• OBJECTIVE
Would you quote the material below from its first line through the line containing "# ---- Filling", exactly and with both ends included?

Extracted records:
----------

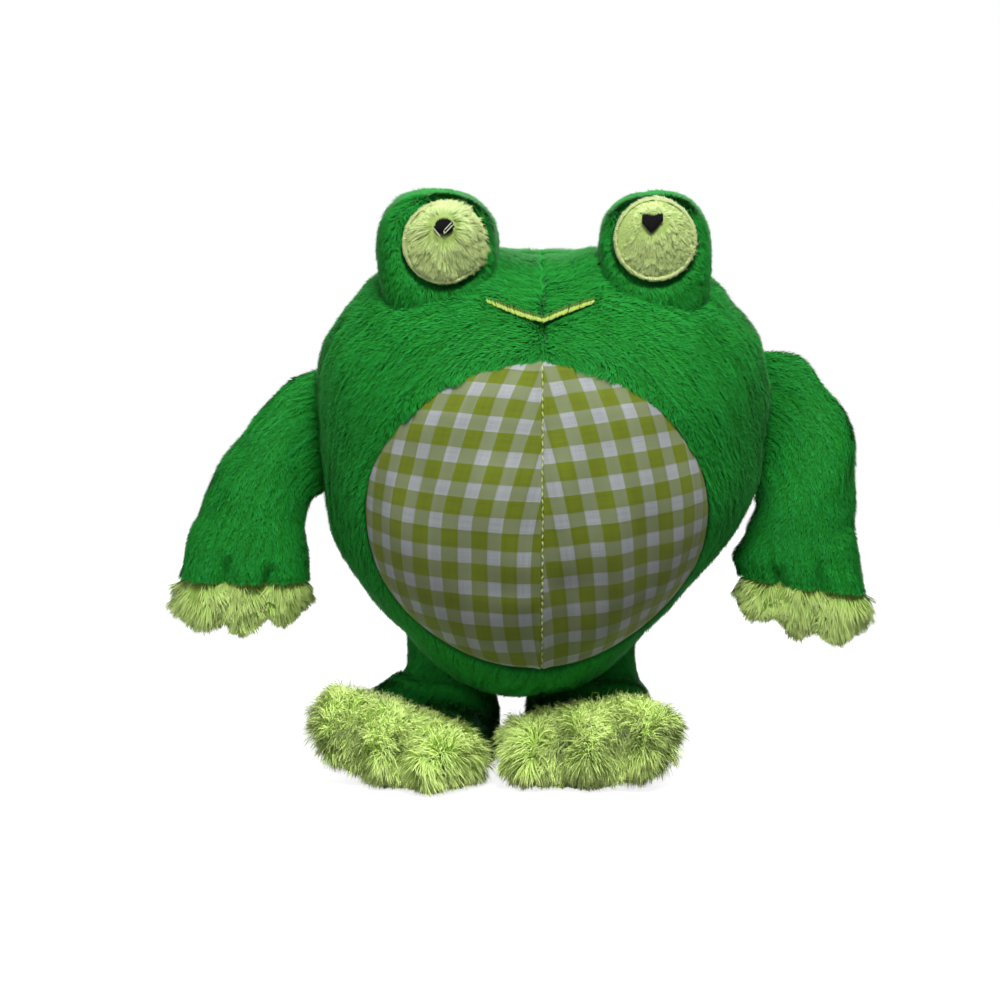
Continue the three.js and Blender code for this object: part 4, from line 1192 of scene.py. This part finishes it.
def belly_pieces():
    seams = []
    for name, side in (("left", 1), ("right", -1)):
        form = belly_form(side)
        seams.append(form.points[::-1, 0])
        piece = cloth(f"belly_{name}_cotton", form, GINGHAM, uv=belly_uv(side, form.points))
        finish_piece(piece, "torso", [f"belly_{name}_panel"])
    belly_stitches(seams)


# ---- Mouth

SMILE_STITCHES = 27


def mouth_piece():
    """The smile: satin stitches side by side across a shallow V, in a dark copy of the thread that is painted shade.
    """
    rng = seeded("mouth")
    count = SMILE_STITCHES
    share = np.linspace(0.01, 1, count)
    paths = []
    for side, (reach, rise, bow) in MOUTH_ARMS.items():
        half = MOUTH_BAND * (1.0 + 0.25 * np.sin(math.pi * share)) + rng.normal(0, 0.2, count)
        x = (side * reach * share + MOUTH_MIDDLE)[:, None] + ACROSS * side * 0.7 + rng.normal(0, 0.09, count)[:, None]
        z = MOUTH_BASE + (rise * (share - bow * share * (1 - share)))[:, None] + ACROSS * half[:, None]
        y = body_front(x, z, 0.5) - 0.5 * arch(ACROSS) - rng.uniform(0, 0.35, count)[:, None]
        paths.append(xyz(x, y, z))
    paths = np.concatenate(paths)
    stitches = tubes("smile_stitches", paths, SMILE_RADIUS, SMILE_SHADE_THREAD)
    finish_piece(stitches, "torso", ["mouth_stitching"])
    # Painted highlight: a pale copy of the stitches lies over the lower half of the band, which catches the light
    middle = paths.mean(axis=1, keepdims=True)
    bright = middle + (paths - middle) * 0.62 + np.array([0, -0.5, -0.28])
    finish_piece(tubes("smile_highlights", bright, GLEAM_RADIUS, SMILE_HIGHLIGHT_THREAD), "torso")


# ---- Eyes

RING_STITCHES, PUPIL_STITCHES = 128, 13


def eye_distance(eye, q):
    """How far a place is from the eye's middle, seen from the front."""
    return np.hypot(q[..., 0] - eye["eye_x"], q[..., 2] - eye["eye_z"])


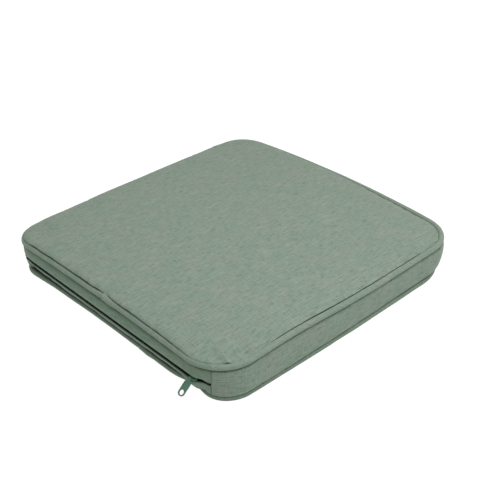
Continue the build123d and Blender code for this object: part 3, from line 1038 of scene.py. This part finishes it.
# ---- Filling ----

def rounded_block(name, out, low, high, edge):
    """Soft block that follows the plan, with rounded edges and gently uneven faces."""
    count = 220
    shares = np.arange(count) / count
    rings = []
    for angle in np.linspace(-math.pi / 2, math.pi / 2, 13):
        inwards = edge * (1 - math.cos(angle))
        z = (low + edge if angle < 0 else high - edge) + edge * math.sin(angle)
        ring, normal = TOP.at(shares)
        plan = ring + normal * (out - inwards)
        rings.append(np.column_stack([plan, np.full(count, z)]))
    for shrink in (0.85, 0.6, 0.6, 0.6):
        rings.insert(0, rings[0] * (shrink, shrink, 1))
        rings.append(rings[-1] * (shrink, shrink, 1))
    points = np.concatenate(rings)
    points[:, 2] += 0.3 * wander(points, 40, 8)
    faces = grid_faces(len(rings), count, closed=True).tolist()
    faces += [list(range(count))[::-1], list(range(len(points) - count, len(points)))]
    return mesh_object(name, points, faces)


FOAM_OUT = -22.0
FOAM_EDGE = 6.0
FOAM_PRESSED = 1.2


def make_foam():
    """Foam core, pressed a little thinner than it was cut."""
    low, high = node_box("foam_core")
    piece = rounded_block("foam_block", FOAM_OUT, low[2] + FOAM_PRESSED, high[2] - FOAM_PRESSED,
                          FOAM_EDGE)
    face_outwards(piece)
    return finish_piece(piece, FOAM, "foam_core")


WADDING_THICK = 2.6
WADDING_RISE = 0.9
WADDING_BACK = BACK_Y - 16
WADDING_FRONT = FRONT_Y + 13
WADDING_HALF_WIDTH = HALF_WIDTH - 19
TURN_START = WADDING_FRONT + 24
TURN_DEPTH = 20.5
EDGE_PRESSED = 0.16
DIP_FOLLOWED = 1.3


def wrap_rows(middle, half):
    """Rows of the wadding over the foam, round its front and back under it. half is how far it
    lies above and below the middle."""
    path = [(y, middle + half) for y in np.linspace(WADDING_BACK, TURN_START, 50)]
    for angle in np.linspace(0, math.pi, 17)[1:-1]:
        path.append((TURN_START - TURN_DEPTH * math.sin(angle), middle + half * math.cos(angle)))
    path += [(y, middle - half) for y in np.linspace(TURN_START, WADDING_BACK, 50)]
    rows = []
    for y, z in path:
        front_cut = 34 * smooth(-FRONT_Y - 70, -FRONT_Y - 12, -y)
        back_cut = 14 * smooth(WADDING_BACK - 40, WADDING_BACK, y)
        reach = WADDING_HALF_WIDTH - front_cut - back_cut
        x = np.linspace(-reach, reach, 60)
        bow = FRONT_BOW * (x / WADDING_HALF_WIDTH) ** 2 * smooth(0, -FRONT_Y, -y)
        rows.append(np.column_stack([x, y + bow, np.full(len(x), z)]))
    return np.array(rows)


def make_wrap():
    """Wadding round the foam. It is pressed thin along its edges and follows the cover's creases
    down, so that it stays under the cloth."""
    low, high = node_box("foam_core")
    middle = (low[2] + high[2]) / 2
    rows = wrap_rows(middle, (high[2] - low[2]) / 2 + WADDING_RISE)
    rows[:, :, 2] += 0.4 * wander(rows.reshape(-1, 3), 25, 12).reshape(rows.shape[:2])
    edge = smooth(WADDING_HALF_WIDTH - 22, WADDING_HALF_WIDTH, np.abs(rows[:, :, 0]))
    edge = np.maximum(edge, smooth(BACK_Y - 46, BACK_Y - 22, rows[:, :, 1]))
    rows[:, :, 2] += (middle - rows[:, :, 2]) * EDGE_PRESSED * edge
    dips = np.minimum(crease_height(rows[:, :, :2].reshape(-1, 2)), 0).reshape(rows.shape[:2])
    rows[:, :, 2] += DIP_FOLLOWED * dips * (rows[:, :, 2] > middle)
    piece = grid_object("wadding_wrap", rows)
    face_outwards(piece)
    solidify(piece, WADDING_THICK, offset=0)
    return finish_piece(piece, WADDING, "fibre_wrap")


# ---- Studio ----

CAMERA_AZIMUTH = 225.56
CAMERA_ELEVATION = 32.96
CAMERA_ROLL = 0.37
CAMERA_DISTANCE = 1382.8
CAMERA_LENS = 65.96
CAMERA_TARGET = (11.7, -36.4, 0.0)


def make_camera():
    """Camera that looks at the pad from above corner B, rolled a little."""
    azimuth, elevation, roll = map(math.radians, (CAMERA_AZIMUTH, CAMERA_ELEVATION, CAMERA_ROLL))
    back = Vector((math.sin(azimuth) * math.cos(elevation), -math.cos(azimuth) * math.cos(elevation),
                   math.sin(elevation)))
    right = Vector((math.cos(azimuth), math.sin(azimuth), 0))
    up = back.cross(right)
    rolled_right = right * math.cos(roll) + up * math.sin(roll)
    rolled_up = up * math.cos(roll) - right * math.sin(roll)
    place = (Vector(CAMERA_TARGET) + back * CAMERA_DISTANCE) * MM
    camera = bpy.data.objects.new("camera", bpy.data.cameras.new("camera"))
    bpy.context.scene.collection.objects.link(camera)
    camera.data.lens = CAMERA_LENS
    camera.data.sensor_width = 36
    camera.matrix_world = Matrix.Translation(place) @ Matrix(
        (rolled_right, rolled_up, back)).transposed().to_4x4()
    bpy.context.scene.camera = camera


FLOOR_GREY = (0.10, 0.10, 0.10, 1)
FLOOR_GLOW = 0.97
WHITE = (1, 1, 1, 1)
SKY_STRENGTH = 0.66


def make_floor():
    """White sweep under the pad, lit from within so that only a faint shadow shows."""
    size = 30.0
    mesh = bpy.data.meshes.new("floor")
    mesh.from_pydata([(-size, -size, 0), (size, -size, 0), (size, size, 0), (-size, size, 0)], [],
                     [(0, 1, 2, 3)])
    floor = bpy.data.objects.new("floor", mesh)
    bpy.context.scene.collection.objects.link(floor)
    floor.location.z = CAD_BOUNDS[0].z - 0.0002
    material, shader = new_material("floor_paper", 0.9)
    shader.inputs["Base Color"].default_value = FLOOR_GREY
    shader.inputs["Specular IOR Level"].default_value = 0.0
    shader.inputs["Emission Color"].default_value = WHITE
    shader.inputs["Emission Strength"].default_value = FLOOR_GLOW
    mesh.materials.append(material)


def area_light(name, place, size, power):
    """Large soft lamp that faces the middle of the pad."""
    lamp = bpy.data.lights.new(name, "AREA")
    lamp.shape = "DISK"
    lamp.size = size
    lamp.energy = power
    light = bpy.data.objects.new(name, lamp)
    bpy.context.scene.collection.objects.link(light)
    light.location = place
    light.rotation_euler = Vector(place).to_track_quat("Z", "Y").to_euler()


def make_lights():
    """Even white sky, a soft key light and a weaker lamp over the pad."""
    world = bpy.data.worlds.new("studio")
    bpy.context.scene.world = world
    world.use_nodes = True
    world.node_tree.nodes["Background"].inputs["Color"].default_value = WHITE
    world.node_tree.nodes["Background"].inputs["Strength"].default_value = SKY_STRENGTH
    area_light("key", (-1.6, -0.5, 1.5), 1.4, 14)
    area_light("near", (-0.32, 0.05, 1.06), 0.8, 7.4)
    bpy.context.scene.view_settings.view_transform = "Standard"


make_camera()
make_floor()
make_lights()

make_top_panel()
make_bottom_panel()
make_side_band()
make_strip("upper_strip_cloth", UPPER_STRIP, "zip_band_upper", 1, range(14, 19))
make_strip("lower_strip_cloth", LOWER_STRIP, "zip_band_lower", -1, range(5), BELLIED_STRIP)
make_piping("top_piping", TOP, TOP_Z, "piping_top_sleeve", 0, 21, JOIN_X, BIAS_CLOTH)
make_piping("bottom_piping", LOW, LOW_Z, "piping_bottom_sleeve", LOW_PIPING_LIFT, 31, LOW_JOIN_X,
            LOW_BIAS_CLOTH, LOW_PIPING_PRESSED)
make_cord("top_cord", TOP, TOP_Z, "piping_top_cord", 0, 21)
make_cord("bottom_cord", LOW, LOW_Z, "piping_bottom_cord", LOW_PIPING_LIFT, 31)
make_tape("upper_tape", 1, "zip_tape_upper", UPPER_TAPE_WIDTH)
make_tape("lower_tape", -1, "zip_tape_lower", LOWER_TAPE_WIDTH)
make_coil("upper_coil", 1, "zip_coil_upper")
make_coil("lower_coil", -1, "zip_coil_lower")
make_seam_thread("top_seam_thread", TOP, TOP_Z, "seam_thread_top", 1)
make_seam_thread("bottom_seam_thread", LOW, LOW_Z, "seam_thread_bottom", -1)
make_hem_thread("upper_hem_thread", 10.0, "hem_thread_upper")
make_hem_thread("lower_hem_thread", -9.0, "hem_thread_lower")
make_foam()
make_wrap()

for name in ("zip_slider", "zip_pull_tab"):
    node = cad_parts[name]
    node.data.materials.clear()
    node.data.materials.append(LACQUER)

----------

• RIGHT ANSWER
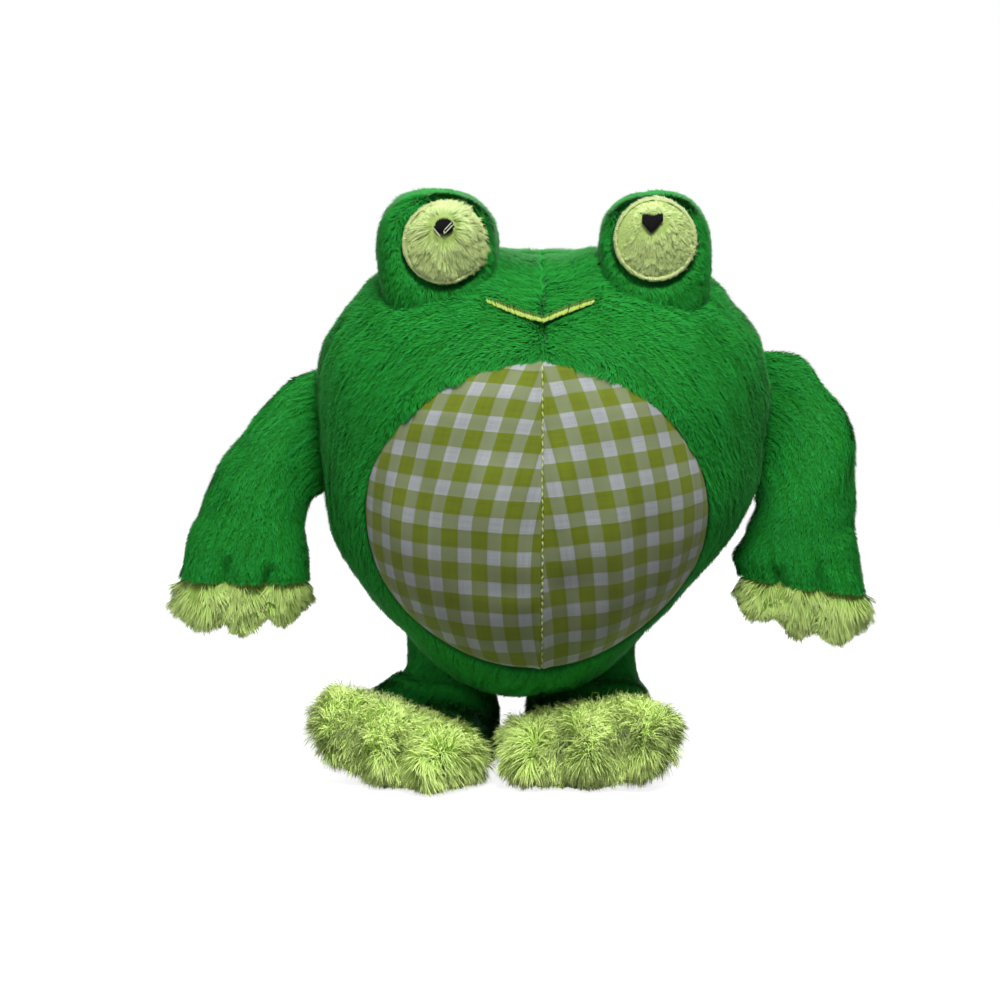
Continue the three.js and Blender code for this object: part 4, from line 1192 of scene.py. This part finishes it.
def belly_pieces():
    seams = []
    for name, side in (("left", 1), ("right", -1)):
        form = belly_form(side)
        seams.append(form.points[::-1, 0])
        piece = cloth(f"belly_{name}_cotton", form, GINGHAM, uv=belly_uv(side, form.points))
        finish_piece(piece, "torso", [f"belly_{name}_panel"])
    belly_stitches(seams)


# ---- Mouth

SMILE_STITCHES = 27


def mouth_piece():
    """The smile: satin stitches side by side across a shallow V, in a dark copy of the thread that is painted shade.
    """
    rng = seeded("mouth")
    count = SMILE_STITCHES
    share = np.linspace(0.01, 1, count)
    paths = []
    for side, (reach, rise, bow) in MOUTH_ARMS.items():
        half = MOUTH_BAND * (1.0 + 0.25 * np.sin(math.pi * share)) + rng.normal(0, 0.2, count)
        x = (side * reach * share + MOUTH_MIDDLE)[:, None] + ACROSS * side * 0.7 + rng.normal(0, 0.09, count)[:, None]
        z = MOUTH_BASE + (rise * (share - bow * share * (1 - share)))[:, None] + ACROSS * half[:, None]
        y = body_front(x, z, 0.5) - 0.5 * arch(ACROSS) - rng.uniform(0, 0.35, count)[:, None]
        paths.append(xyz(x, y, z))
    paths = np.concatenate(paths)
    stitches = tubes("smile_stitches", paths, SMILE_RADIUS, SMILE_SHADE_THREAD)
    finish_piece(stitches, "torso", ["mouth_stitching"])
    # Painted highlight: a pale copy of the stitches lies over the lower half of the band, which catches the light
    middle = paths.mean(axis=1, keepdims=True)
    bright = middle + (paths - middle) * 0.62 + np.array([0, -0.5, -0.28])
    finish_piece(tubes("smile_highlights", bright, GLEAM_RADIUS, SMILE_HIGHLIGHT_THREAD), "torso")


# ---- Eyes

RING_STITCHES, PUPIL_STITCHES = 128, 13


def eye_distance(eye, q):
    """How far a place is from the eye's middle, seen from the front."""
    return np.hypot(q[..., 0] - eye["eye_x"], q[..., 2] - eye["eye_z"])


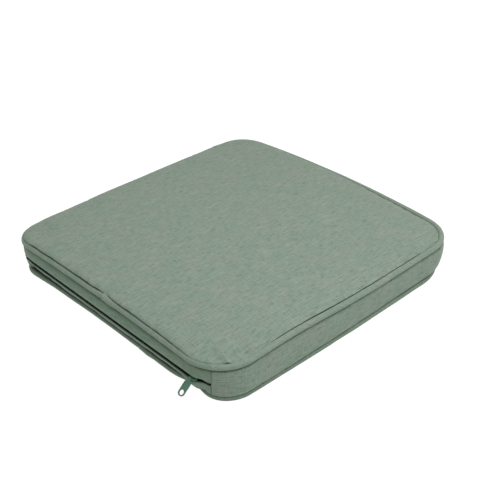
Continue the build123d and Blender code for this object: part 3, from line 1038 of scene.py. This part finishes it.
# ---- Filling ----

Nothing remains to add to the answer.